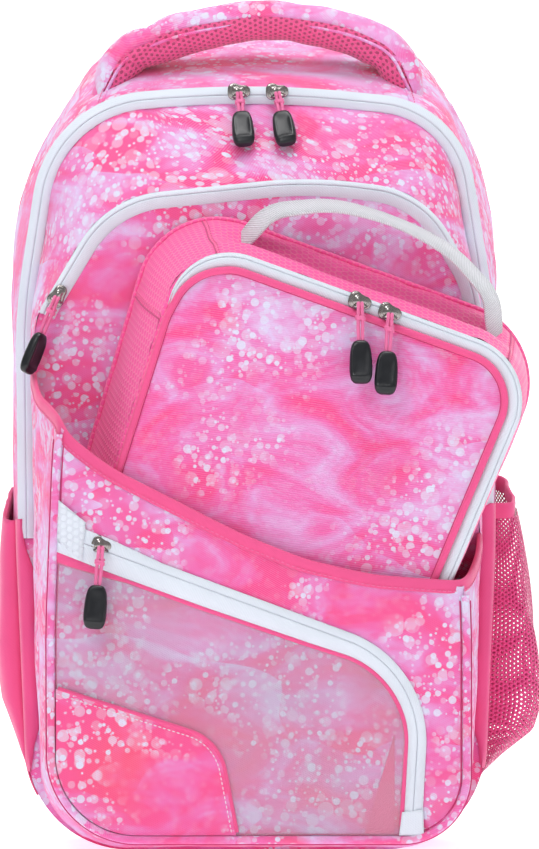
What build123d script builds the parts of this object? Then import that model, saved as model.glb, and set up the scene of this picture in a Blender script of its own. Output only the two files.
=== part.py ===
from build123d import *
from math import atan2, cos, degrees, radians, sin
import os

# School backpack with a lunch bag standing in its front slip pocket.
# Millimetres. -Y is the front, +Z is up, +X is to the right for someone facing the front.
# Left and right in the names are as seen from the front.
# The origin is on the floor, under the middle of the base panel's front part.

# Depth of each layer, from the back panel to the front of the slip pocket
BACK_Y = 92.0
MAIN_Y = -8.0
SECOND_Y = -46.0
FRONT_Y = -114.0

# Sheet thicknesses
FABRIC = 2.0
PANEL = 1.6
TAPE = 1.2
FILM = 0.8

# Closed outlines seen from the front: corner x, corner z, corner radius.
# Each starts bottom left and runs up the left side, over the top and down the right side.
BACK = [
    (-126, 0, 58), (-140.5, 190, 400), (-142.5, 379, 145), (-86.5, 466, 48), (0, 469, 600),
    (90, 466, 50), (138.5, 389, 150), (137, 190, 400), (126, 0, 58),
]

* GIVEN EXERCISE
Reproduce the material above exactly; please quote every line of it.

* CORRECT OUTPUT
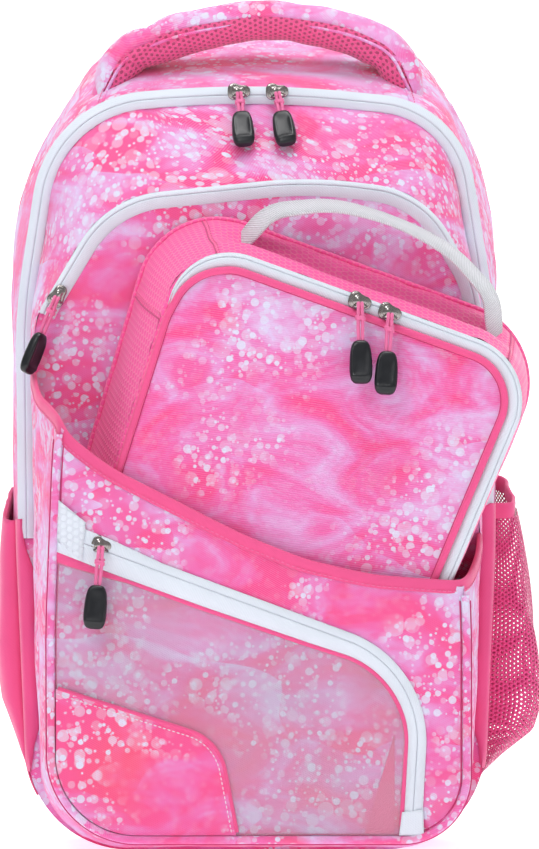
What build123d script builds the parts of this object? Then import that model, saved as model.glb, and set up the scene of this picture in a Blender script of its own. Output only the two files.
=== part.py ===
from build123d import *
from math import atan2, cos, degrees, radians, sin
import os

# School backpack with a lunch bag standing in its front slip pocket.
# Millimetres. -Y is the front, +Z is up, +X is to the right for someone facing the front.
# Left and right in the names are as seen from the front.
# The origin is on the floor, under the middle of the base panel's front part.

# Depth of each layer, from the back panel to the front of the slip pocket
BACK_Y = 92.0
MAIN_Y = -8.0
SECOND_Y = -46.0
FRONT_Y = -114.0

# Sheet thicknesses
FABRIC = 2.0
PANEL = 1.6
TAPE = 1.2
FILM = 0.8

# Closed outlines seen from the front: corner x, corner z, corner radius.
# Each starts bottom left and runs up the left side, over the top and down the right side.
BACK = [
    (-126, 0, 58), (-140.5, 190, 400), (-142.5, 379, 145), (-86.5, 466, 48), (0, 469, 600),
    (90, 466, 50), (138.5, 389, 150), (137, 190, 400), (126, 0, 58),
]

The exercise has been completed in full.